Theories of Interest Rate Dynamics

  1. Expectations Theory: This theory posits that long-term interest rates reflect expected future short-term rates. If investors foresee higher short-term rates, long-term rates will rise, and vice versa. This theory assumes that the yield curve is shaped by market expectations.
  2. Liquidity Preference Theory: Proposed by John Maynard Keynes, this theory suggests that investors demand a premium for holding longer-term securities due to increased risk and reduced liquidity. Consequently, long-term rates are typically higher than short-term rates.
  3. Market Segmentation Theory: This theory proposes that the bond market is segmented based on maturity. Investors have specific preferences for different maturities, and interest rates for each segment are determined independently.
  4. Preferred Habitat Theory: A hybrid of the liquidity preference and market segmentation theories, this theory suggests that investors have preferred maturities but will deviate if adequately compensated for additional risk.

Models for Interest Rate Dynamics

Predicting interest rate movements requires sophisticated mathematical models. These are vital for pricing fixed income securities, managing risk, and developing investment strategies.

The Vasicek Model

Proposed by Oldřich Vašíček in 1977, the Vasicek model assumes interest rates follow a mean-reverting stochastic process. This means they tend to move towards a long-term average over time. The Vasicek model is expressed as:

[ dr_t = a(b - r_t)dt + \sigma dW_t ]

where:

  • ( r_t ) is the interest rate at time ( t ).
  • ( a ) is the speed of mean reversion.
  • ( b ) is the long-term mean rate.
  • ( \sigma ) is the volatility.
  • ( W_t ) is a Wiener process (a type of stochastic process).

The Vasicek model's simplicity and analytical tractability make it a popular choice for modeling interest rate dynamics.

The Cox-Ingersoll-Ross (CIR) Model

Developed by John Cox, Jonathan Ingersoll, and Stephen Ross in 1985, the CIR model addresses some limitations of the Vasicek model, particularly the possibility of negative interest rates. The CIR model ensures non-negative rates by incorporating a square root diffusion term:

[ dr_t = a(b - r_t)dt + \sigma \sqrt{r_t} dW_t ]

This model is widely used in finance for pricing bonds and interest rate derivatives.

The Hull-White Model

The Hull-White model, developed by John Hull and Alan White, extends the Vasicek model by allowing the volatility and mean reversion parameters to be time-dependent. This flexibility makes it more adaptable to real-world data and market conditions.
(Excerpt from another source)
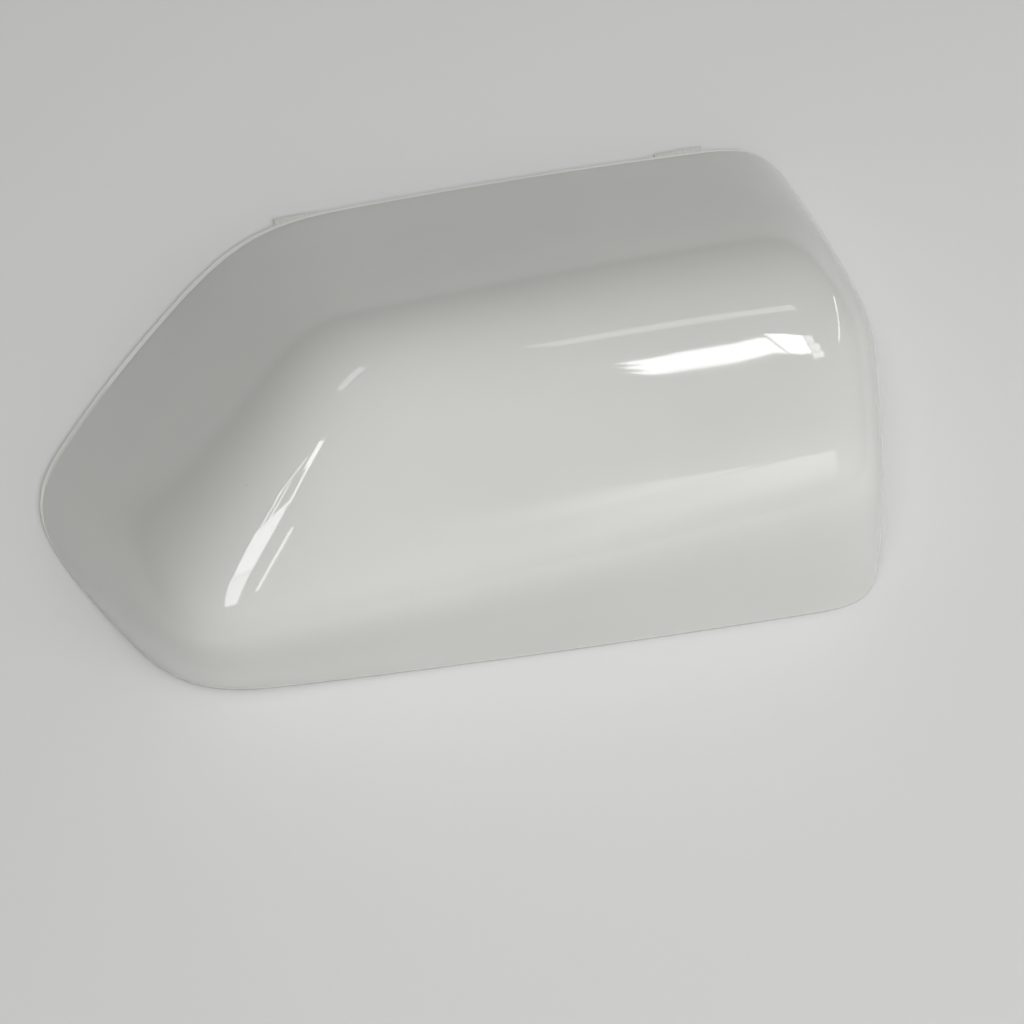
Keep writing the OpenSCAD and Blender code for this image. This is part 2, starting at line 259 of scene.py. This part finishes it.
# Outer skin, rounded rim edge and inner skin, made as one closed shell
def makeShell(paint, plastic):
    s = shellValues
    bm = bmesh.new()
    grid = dict(x_segments=s["gridX"], y_segments=s["gridY"], size=1)
    outerVerts = bmesh.ops.create_grid(bm, **grid)["verts"]
    innerVerts = bmesh.ops.create_grid(bm, **grid)["verts"]
    u = np.array([vert.co.x for vert in outerVerts])
    v = np.array([vert.co.y for vert in outerVerts])
    outer, inner = skinPoints(u, v)
    for vert, point in zip(outerVerts + innerVerts, np.concatenate([outer, inner])):
        vert.co = point
    for vert in innerVerts:
        for face in vert.link_faces:
            face.material_index = 1

    onRim = {vert: k for k, vert in enumerate(outerVerts) if vert.is_boundary}
    out = planOut(outer)
    lip = lipAt(out)
    r = s["rimRound"]
    rings = [(outer[:, :2] + np.asarray(w)[..., None] * out, z, 0) for w, z in rimProfile(lip)]
    for step in range(s["roundSteps"] + 1):
        a = math.pi / 2 * step / s["roundSteps"]
        rings.append((inner[:, :2] + r * (1 - math.sin(a)) * out, r * (1 - math.cos(a)), 1))
    rings.append((inner[:, :2], s["rimHeight"], 1))

    rimEdges = [edge for edge in bm.edges if edge.is_boundary and edge.verts[0] in onRim]
    for ring, z, material in rings:
        made = bmesh.ops.extrude_edge_only(bm, edges=rimEdges)["geom"]
        after = {}
        for vert in made:
            if isinstance(vert, bmesh.types.BMVert):
                source = [e.other_vert(vert) for e in vert.link_edges
                          if e.other_vert(vert) in onRim][0]
                after[vert] = onRim[source]
                vert.co = (*ring[onRim[source]], z)
        for face in made:
            if isinstance(face, bmesh.types.BMFace):
                face.material_index = material
        rimEdges = [edge for edge in made if isinstance(edge, bmesh.types.BMEdge)
                    and edge.verts[0] in after and edge.verts[1] in after]
        onRim = after
    bmesh.ops.remove_doubles(bm, verts=bm.verts, dist=weldDistance)
    bmesh.ops.recalc_face_normals(bm, faces=bm.faces)
    bmesh.ops.translate(bm, verts=bm.verts, vec=Vector(datum))
    print("shell has", sum(not edge.is_manifold for edge in bm.edges), "open edges")
    return newObject("coverShell", bm, [paint, plastic], s["smooth"])


def addTo(bm, part, where):
    # a finished block goes to its place and joins the rest of its piece
    bmesh.ops.transform(part, matrix=where, verts=part.verts)
    mesh = bpy.data.meshes.new("part")
    part.to_mesh(mesh)
    part.free()
    bm.from_mesh(mesh)
    bpy.data.meshes.remove(mesh)


def uprightBlock(outline, width, softEdge):
    # a profile in X and Z, given a width along Y, with its edges softened
    part = bmesh.new()
    face = part.faces.new([part.verts.new((x, width / 2, z)) for x, z in outline])
    made = bmesh.ops.extrude_face_region(part, geom=[face])["geom"]
    bmesh.ops.translate(part, vec=(0, -width, 0),
                        verts=[v for v in made if isinstance(v, bmesh.types.BMVert)])
    bmesh.ops.recalc_face_normals(part, faces=part.faces)
    bmesh.ops.bevel(part, geom=part.edges[:], offset=softEdge, offset_type="OFFSET",
                    segments=2, profile=0.5, affect="EDGES", material=-1)
    return part


def atSide(side, along):
    heading = math.radians(coverFaces[side]["heading"])
    return Matrix.Translation(datum) @ Matrix.Rotation(heading, 4, "Z") \
        @ Matrix.Translation((0, along, 0))


def makeTongues(plastic):
    t = tongueValues
    low = -shellValues["standHeight"]
    halfWall = shellValues["wall"] / 2
    slope = math.radians(coverFaces["top"]["slope"])
    bm = bmesh.new()
    for along in [place + t["shift"] for place in t["places"]]:
        rimX = sideReach("top", along, 0)
        tipX = rimX + t["out"] - t["tipInset"]
        backX, high = rimX - t["inwards"], t["thick"] + low
        plate = [(backX, low), (tipX, low), (tipX, high), (backX, high)]
        addTo(bm, uprightBlock(plate, t["width"], shellValues["rimRound"]),
              atSide("top", along))
        topZ = t["inwards"] * math.tan(slope) - halfWall / math.cos(slope)
        for side in (-1, 1):
            spot = along + side * (t["width"] - t["gusset"]) / 2
            gusset = [(backX, low + t["thick"] / 2),
                      (sideReach("top", spot, high, halfWall), high),
                      (sideReach("top", spot, topZ, halfWall), topZ)]
            addTo(bm, uprightBlock(gusset, t["gusset"], t["softEdge"]), atSide("top", spot))
    return newObject("topTongues", bm, [plastic])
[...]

The Hull-White model is expressed as:

[ dr_t = [\theta(t) - a r_t]dt + \sigma(t) dW_t ]

where ( \theta(t) ) and ( \sigma(t) ) are time-dependent functions.

Practical Applications and Risk Management

These models are not just theoretical constructs; they have real-world applications. Financial institutions use these models to price fixed income securities, manage interest rate risk, and develop investment strategies.

Pricing and Valuation

Accurate pricing of fixed income securities is vital for both issuers and investors. By modeling interest rate dynamics, financial professionals can determine the fair value of bonds and other fixed income instruments. For example, the Vasicek and CIR models are used to price zero-coupon bonds, which pay no periodic interest but are sold at a discount to their face value.

Interest Rate Risk Management

Interest rate risk is a significant concern for fixed income investors and financial institutions. Changes in interest rates can lead to fluctuations in bond prices and yields, impacting investment returns. By using models like the Hull-White model, risk managers can simulate various interest rate scenarios and develop strategies to mitigate potential losses.

Development of Investment Strategies

Sophisticated interest rate models enable investors to develop more informed and effective investment strategies. For instance, by understanding the relationship between short-term and long-term rates, investors can engage in yield curve trading, which involves positioning investments based on expected changes in the yield curve.

Resources for Further Learning

For those interested in exploring fixed income securities and interest rate dynamics further, several resources offer valuable insights and detailed explanations:

  1. "Fixed Income Analysis" by Barbara S. Petitt and Jerald E. Pinto: This comprehensive book covers various aspects of fixed income securities, including valuation, risk management, and investment strategies. It is an excellent resource for both beginners and seasoned professionals.
  2. "Interest Rate Models - Theory and Practice" by Damiano Brigo and Fabio Mercurio: This book provides an in-depth look at various interest rate models, including the Vasicek, CIR, and Hull-White models. It combines theoretical foundations with practical applications, making it a valuable resource for quantitative finance professionals.
  3. Investopedia: This online resource offers a wealth of articles, tutorials, and videos on fixed income securities, interest rate theories, and financial models. It is an excellent starting point for those new to the field.
  4. "The Handbook of Fixed Income Securities" edited by Frank J. Fabozzi: Often referred to as the "Bible" of fixed income investing, this book covers a wide range of topics, from bond markets and instruments to risk management and quantitative techniques.
  5. Coursera and edX Courses: Platforms like Coursera and edX offer online courses on fixed income securities and interest rate models, often taught by professors from leading universities. These courses provide structured learning and practical insights.

Conclusion

Fixed income securities are a cornerstone of financial markets, offering stability and predictable returns. However, their valuation and risk management are deeply connected to complex interest rate dynamics. By understanding the theories and models that explain interest rate movements, investors and financial professionals can make more informed decisions and develop effective strategies. As the financial landscape evolves, the importance of sophisticated modeling and a deep understanding of fixed income markets remains paramount.